The Castle at the Hesters Farm.



Set back from the road, it’s easy to find once you know what you are doing, not that I had to make a couple calls or pull over a few times to figure things out. Pull into the long, long driveway and get ready for some great Indiana history going back to local Odawa Tribe and the LeBlanc family trapping and trading with them there. It may have been the original area trading post?

(Photo courtesy of Towne Post Network)




(Photo courtesy of Towne Post Network)




(Photo courtesy of Towne Post Network)




Irish settler cabin.




The owner, Annette Hesters is just the nicest lady. It was her birthday yet, she still took the time to not only walk us all around the property, but to answer the boys’ endless questions. She even played a few rounds of the player-piano including "Hello, Dolly!" (a phrase my maternal grandpa used to say to me as a greeting!) She quizzed my oldest kid on a few items–but after all of our travels, he knew all of them but, one! Yay!


Annette Hesters.




We got started at the small outbuildings. When they are opened, they reveal a peek into what an old fashioned school would have looked like. This one was the size of what a family of Irish folks would have lived in back in the day. Very cramped quarters indeed! Our oldest thought that was very interesting–and did not like that idea one bit.

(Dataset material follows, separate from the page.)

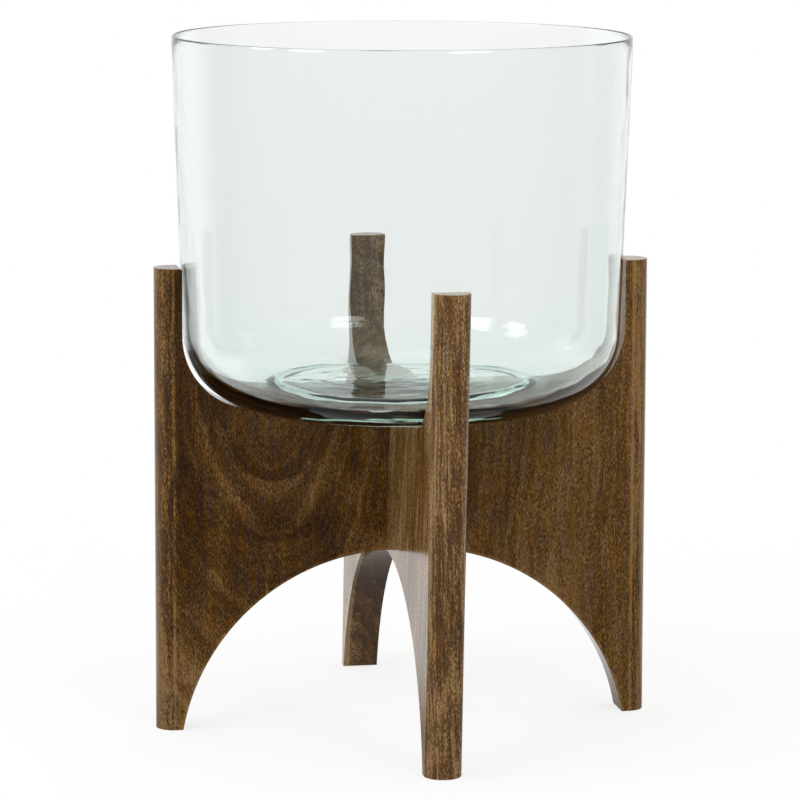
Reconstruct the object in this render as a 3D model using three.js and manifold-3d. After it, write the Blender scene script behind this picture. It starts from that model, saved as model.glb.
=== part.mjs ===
// Footed vase: a clear blown-glass vessel standing in a cross stand of two solid-wood boards.
// Millimetres, +Z up. The origin is on the floor, under the middle of the crossing.
// Each board has an arch cut below and a cradle cut above. The two boards are halved into
// each other at the middle, and the vessel lifts straight out of the cradle.

import * as THREE from 'three';
import { mergeVertices } from 'three/addons/utils/BufferGeometryUtils.js';
import Module from 'manifold-3d';

const wasm = await Module();
wasm.setup();

// Clearances
const lapClearance = 0.3; // each side of a board in the other board's slot, and between slot ends
const seatClearance = 0.3; // under the vessel, above the cradle floor
const cradleClearance = 3.2; // between the vessel's body and the inner face of an upright

// Vessel
const bodyRadius = 120.4; // outside, where the corner meets the straight wall
const rimFlare = 6; // how much further out the rim stands than the body
const vesselHeight = 203;
const cornerRadius = 41; // outside, from the body round to the flat foot
const cornerTightening = 6.5; // how much smaller the inner corner's radius is
const wallAtRim = 2;
const wallAtCorner = 3.9;
const baseThickness = 7; // at the heel, round the pushed-up middle of the base
const floorRise = 4.2; // how far the pushed-up middle stands above the inner floor's edge
const floorCrown = 0.8; // how much further it rises at the very middle
const footRing = 4.4; // width of the flat ring that the base stands on
const kickDepth = 4; // how far the underside is pushed up inside that ring
const pushSlope = 13; // width of the slope round the pushed-up middle, above and below
const pushSpread = 2; // how much wider the slope stands above than below

// Boards
const boardThickness = 20;
const uprightDepth = 14.4; // from the outer edge to the inner face of an upright
const uprightHeight = 78; // cradle floor to the flat tops of the uprights
const webHeight = 80.8; // crown of the arch to the cradle floor
const archHeight = 97.2; // floor to the crown of the arch
const crownWidth = 15; // the flat at the crown, between the two arcs of the arch
const footDepth = 13.9; // from the outer edge to the arch, at the floor
const noseDepth = 8.6; // how far the rounding of an outer edge reaches in along the faces
const edgeEase = 0.8; // sanded edges along the cradle and the arch
const endEase = 1; // sanded edges round the feet and the tops
const lapShare = 0.5; // share of the web that the lower board keeps at the crossing

// Fineness of the curves
const turnSteps = 72;
const cornerSteps = 12;
const archSteps = 16;
const noseSteps = 12;
const easeSteps = 2;
const slopeSteps = 6;
const crownSteps = 5;
const rimSteps = 8;

// Worked out from the sizes above
const innerFace = bodyRadius + cradleClearance;
const halfWidth = innerFace + uprightDepth;
const halfThickness = boardThickness / 2;
const noseRadius = (halfThickness ** 2 + noseDepth ** 2) / (2 * noseDepth);
const cradleHeight = archHeight + webHeight;
const standHeight = cradleHeight + uprightHeight;
const lapHeight = archHeight + webHeight * lapShare;
const archReach = halfWidth - footDepth - crownWidth / 2;
const archRadius = (archReach ** 2 + archHeight ** 2) / (2 * archHeight);

function toSolid(geometry) {
  const bare = geometry.clone();
  bare.deleteAttribute('normal');
  bare.deleteAttribute('uv');
  const merged = mergeVertices(bare, 1e-5);
  return new wasm.Manifold(new wasm.Mesh({
    numProp: 3,
    vertProperties: new Float32Array(merged.attributes.position.array),
    triVerts: new Uint32Array(merged.index.array),
  }));
}

function toGeometry(solid) {
  const { vertProperties, triVerts } = solid.getMesh();
  const geometry = new THREE.BufferGeometry();
  geometry.setAttribute('position', new THREE.BufferAttribute(vertProperties, 3));
  geometry.setIndex(new THREE.BufferAttribute(triVerts, 1));
  geometry.computeVertexNormals();
  return geometry;
}

// Board seen from the front: x across, y up. The right half is walked first, then the left.
function boardOutline() {
  const cornerX = innerFace - cornerRadius;
  const cornerY = cradleHeight + cornerRadius;
  const archX = crownWidth / 2;
  const archY = archHeight - archRadius;
  const springAngle = Math.acos(archReach / archRadius);
  const shape = new THREE.Shape();
  shape.moveTo(halfWidth, 0);
  shape.lineTo(halfWidth, standHeight);
  shape.lineTo(innerFace + endEase, standHeight);
  shape.absarc(innerFace + endEase, standHeight - endEase, endEase, Math.PI / 2, Math.PI, false);
  shape.absarc(cornerX, cornerY, cornerRadius, 0, -Math.PI / 2, true);
  shape.absarc(-cornerX, cornerY, cornerRadius, -Math.PI / 2, -Math.PI, true);
  shape.absarc(-innerFace - endEase, standHeight - endEase, endEase, 0, Math.PI / 2, false);
  shape.lineTo(-halfWidth, standHeight);
  shape.lineTo(-halfWidth, 0);
  shape.absarc(-archX, archY, archRadius, Math.PI - springAngle, Math.PI / 2, true);
  shape.absarc(archX, archY, archRadius, Math.PI / 2, springAngle, true);
  shape.closePath();
  return shape;
}

// Board seen from above: two straight faces and two rounded outer edges
function boardPlan() {
  const endX = halfWidth - noseRadius;
  const shape = new THREE.Shape();
  shape.absarc(endX, 0, noseRadius, -Math.PI / 2, Math.PI / 2, false);
  shape.absarc(-endX, 0, noseRadius, Math.PI / 2, Math.PI * 1.5, false);
  shape.closePath();
  return shape;
}

function eased(shape, length, ease, curveSegments) {
  const geometry = new THREE.ExtrudeGeometry(shape, {
    depth: length - 2 * ease,
    curveSegments,
    bevelEnabled: true,
    bevelThickness: ease,
    bevelSize: ease,
    bevelOffset: -ease,
    bevelSegments: easeSteps,
  });
  geometry.translate(0, 0, ease);
  return geometry;
}

// A block for cutting, given by its lowest and highest corners
function block(low, high) {
  const size = high.clone().sub(low);
  const middle = high.clone().add(low).multiplyScalar(0.5);
  const geometry = new THREE.BoxGeometry(size.x, size.y, size.z);
  geometry.translate(middle.x, middle.y, middle.z);
  return toSolid(geometry);
}

// One board along X, cut to its front outline and to its plan, before its lap slot
function wholeBoard() {
  const face = eased(boardOutline(), boardThickness, edgeEase, archSteps);
  face.rotateX(Math.PI / 2);
  face.translate(0, halfThickness, 0);
  const plan = eased(boardPlan(), standHeight, endEase, noseSteps);
  return toSolid(face).intersect(toSolid(plan));
}

// The slot that lets the other board through, open towards the cradle or the arch
function lapSlot(upwards) {
  const half = halfThickness + lapClearance;
  const reach = halfThickness * 2;
  const low = upwards ? lapHeight - lapClearance / 2 : archHeight - reach;
  const high = upwards ? cradleHeight + reach : lapHeight + lapClearance / 2;
  return block(new THREE.Vector3(-half, -reach, low), new THREE.Vector3(half, reach, high));
}

function arcPoints(centre, radius, from, to, steps) {
  const points = [];
  for (let i = 0; i <= steps; i += 1) {
    const angle = from + ((to - from) * i) / steps;
    const spoke = new THREE.Vector2(Math.cos(angle), Math.sin(angle));
    points.push(spoke.multiplyScalar(radius).add(centre));
  }
  return points;
}

// Direction from a corner's centre to where a wall leaves it. The offset is how far the wall
// runs from the lip's centre: plus for the outer wall, minus for the inner one.
function touchAngle(corner, cornerRound, lip, offset) {
  const across = lip.clone().sub(corner);
  return across.angle() - Math.acos((cornerRound - offset) / across.length());
}

// The slope that ends at the given radius and comes down from the given rise, inside first
function slopePoints(edge, level, rise) {
  const points = [];
  for (let i = 0; i <= slopeSteps; i += 1) {
    const share = i / slopeSteps;
    const height = level + rise * Math.cos((share * Math.PI) / 2) ** 2;
    points.push(new THREE.Vector2(edge - pushSlope * (1 - share), height));
  }
  return points;
}

// Half section of the vessel, from the middle of its underside out, up, over the rim and back in
function vesselProfile() {
  const footRadius = bodyRadius - cornerRadius;
  const kickRadius = footRadius - footRing;
  const points = [new THREE.Vector2(0, kickDepth), ...slopePoints(kickRadius, 0, kickDepth)];

  const lipRadius = wallAtRim / 2;
  const lip = new THREE.Vector2(bodyRadius + rimFlare - lipRadius, vesselHeight - lipRadius);
  const outer = new THREE.Vector2(footRadius, cornerRadius);
  const innerRadius = cornerRadius - cornerTightening;
  const innerX = bodyRadius - wallAtCorner - innerRadius;
  const inner = new THREE.Vector2(innerX, baseThickness + innerRadius);
  const outerTouch = touchAngle(outer, cornerRadius, lip, lipRadius);
  const innerTouch = touchAngle(inner, innerRadius, lip, -lipRadius);
  points.push(...arcPoints(outer, cornerRadius, -Math.PI / 2, outerTouch, cornerSteps));
  points.push(...arcPoints(lip, lipRadius, outerTouch, innerTouch + Math.PI, rimSteps));
  points.push(...arcPoints(inner, innerRadius, innerTouch, -Math.PI / 2, cornerSteps));
  const riseRadius = kickRadius + pushSpread;
  points.push(...slopePoints(riseRadius, baseThickness, floorRise).reverse());
  for (let i = crownSteps - 1; i >= 0; i -= 1) {
    const share = i / crownSteps;
    const crown = floorCrown * Math.cos((share * Math.PI) / 2) ** 2;
    points.push(new THREE.Vector2((riseRadius - pushSlope) * share, baseThickness + floorRise + crown));
  }
  return points;
}

function vesselGeometry() {
  const geometry = new THREE.LatheGeometry(vesselProfile(), turnSteps);
  geometry.rotateX(Math.PI / 2);
  return geometry;
}

const glass = new THREE.MeshStandardMaterial({
  color: 0xe6efea,
  roughness: 0.02,
  metalness: 0,
  transparent: true,
  opacity: 0.35,
});

function stainedWood(color) {
  return new THREE.MeshStandardMaterial({ color, roughness: 0.4, metalness: 0 });
}

function named(name, geometry, material) {
  const mesh = new THREE.Mesh(geometry, material);
  mesh.name = name;
  return mesh;
}

const part = new THREE.Group();

const board = wholeBoard();

// The lower board runs left to right and is slotted from above
part.add(named('lower_board', toGeometry(board.subtract(lapSlot(true))), stainedWood(0x4a3320)));

// The upper board runs front to back and is slotted from below
const upperBoard = named('upper_board', toGeometry(board.subtract(lapSlot(false))), stainedWood(0x5a4028));
upperBoard.rotation.z = Math.PI / 2;
part.add(upperBoard);

const vessel = named('glass_vessel', vesselGeometry(), glass);
vessel.position.z = cradleHeight + seatClearance;
part.add(vessel);

export default part;
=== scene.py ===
import math

import bmesh
import bpy
from mathutils import Matrix, Vector


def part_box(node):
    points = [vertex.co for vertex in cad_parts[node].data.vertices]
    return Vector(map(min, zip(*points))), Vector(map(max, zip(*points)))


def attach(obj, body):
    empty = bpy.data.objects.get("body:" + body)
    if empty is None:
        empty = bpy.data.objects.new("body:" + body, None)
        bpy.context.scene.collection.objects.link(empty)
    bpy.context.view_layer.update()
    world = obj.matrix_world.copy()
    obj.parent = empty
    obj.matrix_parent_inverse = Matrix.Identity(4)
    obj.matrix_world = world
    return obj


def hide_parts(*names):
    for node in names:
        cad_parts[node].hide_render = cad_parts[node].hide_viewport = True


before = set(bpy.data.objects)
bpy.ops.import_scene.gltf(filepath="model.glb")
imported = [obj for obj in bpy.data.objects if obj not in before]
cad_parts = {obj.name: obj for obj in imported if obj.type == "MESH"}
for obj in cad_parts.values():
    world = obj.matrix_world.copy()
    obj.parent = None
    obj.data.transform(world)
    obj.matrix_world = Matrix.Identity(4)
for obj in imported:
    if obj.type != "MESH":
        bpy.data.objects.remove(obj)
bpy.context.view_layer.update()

mm = 0.001


# Small helpers for node trees
def addNode(tree, kind, inputs=None, **settings):
    node = tree.nodes.new(kind)
    for key, value in settings.items():
        setattr(node, key, value)
    for key, value in (inputs or {}).items():
        socket = node.inputs[key]
        if isinstance(value, bpy.types.NodeSocket):
            tree.links.new(value, socket)
        else:
            socket.default_value = value
    return node


def math2(tree, operation, a, b=0.0, clamp=False):
    return addNode(tree, "ShaderNodeMath", {0: a, 1: b}, operation=operation, use_clamp=clamp).outputs[0]


# Passes softly from one value to the other while the input goes from low to high
def fade(tree, value, low, high, least=0.0, most=1.0):
    return addNode(tree, "ShaderNodeMapRange",
                   {"Value": value, "From Min": low, "From Max": high, "To Min": least, "To Max": most},
                   interpolation_type="SMOOTHSTEP").outputs[0]


def lengthOf(tree, vector):
    return addNode(tree, "ShaderNodeVectorMath", {0: vector}, operation="LENGTH").outputs["Value"]


def ramp(tree, value, stops):
    node = addNode(tree, "ShaderNodeValToRGB", {"Fac": value})
    band = node.color_ramp
    while len(band.elements) < len(stops):
        band.elements.new(0.5)
    for element, (place, colour) in zip(band.elements, stops):
        element.position = place
        element.color = (*colour, 1)
    return node.outputs["Color"]


def grey(value):
    return (value, value, value)


def blend(tree, factor, a, b):
    node = addNode(tree, "ShaderNodeMix", data_type="RGBA", clamp_factor=True)
    for key, value in ((0, factor), (6, a), (7, b)):  # a Mix node's two colours are its sockets 6 and 7
        if isinstance(value, bpy.types.NodeSocket):
            tree.links.new(value, node.inputs[key])
        elif key:
            node.inputs[key].default_value = (*value, 1)
        else:
            node.inputs[key].default_value = value
    return node.outputs[2]


def newMaterial(name):
    material = bpy.data.materials.new(name)
    material.use_nodes = True
    material.node_tree.nodes.clear()
    return material, material.node_tree


def whiteLight(tree, strength):
    return addNode(tree, "ShaderNodeEmission", {"Color": (1, 1, 1, 1), "Strength": strength}).outputs[0]


def mixShaders(tree, share, a, b):
    return addNode(tree, "ShaderNodeMixShader", {0: share, 1: a, 2: b}).outputs[0]


# A colour as a picker shows it, 0 to 255, in the linear values that sockets take
def linear(red, green, blue):
    def one(value):
        value /= 255
        return value / 12.92 if value <= 0.04045 else ((value + 0.055) / 1.055) ** 2.4
    return (one(red), one(green), one(blue))


camera = {
    "place": (-0.3725, -2.0020, 0.5136),  # metres from the middle of the crossing, on the floor
    "azimuth": -10.540,  # degrees
    "down": 7.866,
    "roll": 0.1765,
    "lens": 167.85,  # mm
    "sensor": 36,
    "sees": (0.05, 60),  # metres, from and to
    "shiftX": -0.0037,
    "shiftY": -0.1186,
}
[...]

The big barn is awesome. It serves as the focal point for the many events held throughout the year here at Hesters Farm. From the "Spring Fling" each May that celebrates pre-1840 life to the "June Berry Feis," a Medieval to 1840 event, or to the "Freedom Fest" during the Fourth of July, to the "Fall Americana 1800," an annual October event that again exhibits pre-1840 life. Her yard becomes a massive campground.


Pics from some of the various festivals at the Hesters Farm.




Folks come from everywhere to participate in the activities. Everyone cooks over an open fire, carries water, spins wool into yarn, or hammers iron into useful items. There’s still time for fun with muzzle shooting, iron skillet/rolling pin toss, hawk/knife, period music, and plenty more!


Hesters Log Cabins of Walkerton were a joy to explore without any special events! I can only imagine the fun and excitement of experiencing a rendezvous when the grounds are filled with people all dressed up and ready to go.